Patience & planning are key in uncertain markets

Volatility in the investment markets continued last Thursday (12 March, 2020) as global markets reacted to measures enacted by governments around the world in response to the impact of the Coronavirus outbreak.

In the UK, the FTSE 100 index fell 10.9% and in the US the Dow Jones Industrial Average index dropped 10% as the US instituted a ban on European travel and countries, including Ireland and France, shut down large public gatherings in an effort to delay the spread of the virus. These actions, coupled with further uncertainty of what we can expect to see in the coming weeks, means further volatility is to be expected as the pandemic evolves.

Across communities and countries, we see families, business and governments, all looking for the best way to prepare and protect themselves from the outbreak. In such times we all need to prioritise what matters most, and for many that includes making sure that they protect their hard-earned investments. This means it can be hard to sit back and observe the very real impact of the market volatility on your savings.

At these times, as we have seen during previous similar bouts of volatility during global events, one of the most important factors is to maintain a long-term view, rather than trying to compensate for short term losses.

Three key principles that are worth remembering at times such as these are:

  1. Stick to your plan – the distraction of short-term market changes does not change the purpose of the long-term plan you originally made with your adviser. Making sudden changes without taking advice could cause longer-term implications, so always talk to your adviser in the first instance.
  2. Remember cash is not always king – While we all need some cash in case of an emergency, the temptation to move into lower risk investments, such as cash, may not be the answer. Remaining in a diversified investment solution, which helps spread risk across a range of investments, is important even during widespread volatility to help maintain capital growth, spread risk and position your investments for any subsequent market recovery.
  3. Stay invested – when markets are volatile, it is tempting to exit the market or switch to cash in an attempt to reduce further expected losses. However, timing these moves is inherently difficult for individual investors. As markets move up and down, being out of the market can actually cause further losses and missed opportunities for recovery.

The chart below illustrates how missing just a few of the best performing days in the global equity market can have a large impact on returns.

As an example, over the last 20 years, using an initial investment of £10,000, an investor who stayed in the markets throughout the period could have had a potential return that is nearly three times greater than that of an investor who missed the best 25 days of the market.

For further insight, read Investing through volatile times’ a guide for investors during turbulent markets. If you have any further questions about your investments, please do speak with your financial adviser who can provide further information regarding your portfolio.

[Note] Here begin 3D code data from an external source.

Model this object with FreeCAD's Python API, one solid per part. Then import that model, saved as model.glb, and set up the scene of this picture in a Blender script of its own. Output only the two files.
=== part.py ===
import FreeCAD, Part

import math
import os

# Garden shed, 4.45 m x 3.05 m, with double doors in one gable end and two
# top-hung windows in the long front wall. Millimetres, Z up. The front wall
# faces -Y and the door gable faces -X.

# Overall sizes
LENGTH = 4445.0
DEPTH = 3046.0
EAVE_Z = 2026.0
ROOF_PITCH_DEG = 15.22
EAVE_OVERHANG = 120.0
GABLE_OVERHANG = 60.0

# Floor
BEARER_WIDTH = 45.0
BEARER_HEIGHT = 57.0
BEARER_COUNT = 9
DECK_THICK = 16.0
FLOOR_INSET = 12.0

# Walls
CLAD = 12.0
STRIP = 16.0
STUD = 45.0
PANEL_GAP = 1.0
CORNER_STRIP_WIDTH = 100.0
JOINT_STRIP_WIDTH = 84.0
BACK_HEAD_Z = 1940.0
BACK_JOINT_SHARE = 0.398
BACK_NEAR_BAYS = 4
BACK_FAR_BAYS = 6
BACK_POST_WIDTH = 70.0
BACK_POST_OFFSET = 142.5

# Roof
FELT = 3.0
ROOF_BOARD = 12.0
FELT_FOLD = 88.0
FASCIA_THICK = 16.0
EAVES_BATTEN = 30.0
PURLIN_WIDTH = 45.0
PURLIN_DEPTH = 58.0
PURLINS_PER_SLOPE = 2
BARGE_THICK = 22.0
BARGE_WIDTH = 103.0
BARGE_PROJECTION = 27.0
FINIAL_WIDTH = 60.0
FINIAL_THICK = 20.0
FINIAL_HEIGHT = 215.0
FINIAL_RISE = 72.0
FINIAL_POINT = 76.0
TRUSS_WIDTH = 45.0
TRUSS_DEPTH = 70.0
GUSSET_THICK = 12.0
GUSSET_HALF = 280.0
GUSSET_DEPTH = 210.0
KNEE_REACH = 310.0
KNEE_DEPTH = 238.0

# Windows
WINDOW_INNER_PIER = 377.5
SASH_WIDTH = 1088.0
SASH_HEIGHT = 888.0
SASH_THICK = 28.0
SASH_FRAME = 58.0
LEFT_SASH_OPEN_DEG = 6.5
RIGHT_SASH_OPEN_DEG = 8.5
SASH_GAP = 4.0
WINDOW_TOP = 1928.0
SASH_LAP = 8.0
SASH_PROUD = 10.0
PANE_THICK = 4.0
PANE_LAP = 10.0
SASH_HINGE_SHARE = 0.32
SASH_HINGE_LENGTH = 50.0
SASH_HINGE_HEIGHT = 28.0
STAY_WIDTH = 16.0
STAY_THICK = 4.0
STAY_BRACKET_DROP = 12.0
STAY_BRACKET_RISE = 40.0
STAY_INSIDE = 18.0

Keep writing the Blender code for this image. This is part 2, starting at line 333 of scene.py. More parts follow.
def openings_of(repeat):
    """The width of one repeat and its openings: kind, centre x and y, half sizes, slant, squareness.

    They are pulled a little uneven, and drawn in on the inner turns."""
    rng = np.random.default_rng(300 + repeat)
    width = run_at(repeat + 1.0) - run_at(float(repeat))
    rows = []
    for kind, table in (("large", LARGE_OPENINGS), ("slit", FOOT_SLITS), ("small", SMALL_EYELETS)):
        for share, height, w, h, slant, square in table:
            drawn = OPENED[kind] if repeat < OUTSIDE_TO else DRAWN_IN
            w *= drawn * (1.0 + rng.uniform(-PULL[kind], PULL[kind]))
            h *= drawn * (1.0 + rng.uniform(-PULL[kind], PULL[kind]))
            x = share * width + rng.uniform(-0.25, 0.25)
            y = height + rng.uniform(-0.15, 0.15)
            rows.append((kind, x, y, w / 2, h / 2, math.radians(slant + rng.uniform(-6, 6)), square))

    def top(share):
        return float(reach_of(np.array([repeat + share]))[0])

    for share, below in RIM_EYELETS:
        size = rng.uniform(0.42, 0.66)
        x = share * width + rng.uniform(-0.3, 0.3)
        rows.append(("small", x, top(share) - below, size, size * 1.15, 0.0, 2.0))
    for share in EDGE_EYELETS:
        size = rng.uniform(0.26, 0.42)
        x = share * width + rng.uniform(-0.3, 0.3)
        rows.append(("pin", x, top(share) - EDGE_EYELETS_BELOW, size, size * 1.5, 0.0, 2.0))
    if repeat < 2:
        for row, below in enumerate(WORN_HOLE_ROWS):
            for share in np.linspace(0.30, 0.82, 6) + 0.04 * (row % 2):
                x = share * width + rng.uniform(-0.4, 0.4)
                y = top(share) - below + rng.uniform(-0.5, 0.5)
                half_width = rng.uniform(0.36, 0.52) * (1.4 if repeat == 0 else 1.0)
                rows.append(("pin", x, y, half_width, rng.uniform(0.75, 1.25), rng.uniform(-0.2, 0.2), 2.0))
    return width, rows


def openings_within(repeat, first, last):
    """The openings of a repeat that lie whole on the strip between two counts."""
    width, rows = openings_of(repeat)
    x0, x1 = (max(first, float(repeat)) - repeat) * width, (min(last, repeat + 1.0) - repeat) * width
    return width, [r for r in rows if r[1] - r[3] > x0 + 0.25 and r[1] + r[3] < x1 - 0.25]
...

Original article published by Quilter Investors in March 2020.

Past performance is not a guide to future performance and may not be repeated. Investment involves risk. The value of investments and the income from them may go down as well as up and investors may not get back the amount originally invested. Because of this, an investor is not certain to make a profit on an investment and may lose money. Exchange rates may cause the value of overseas investments to rise or fall.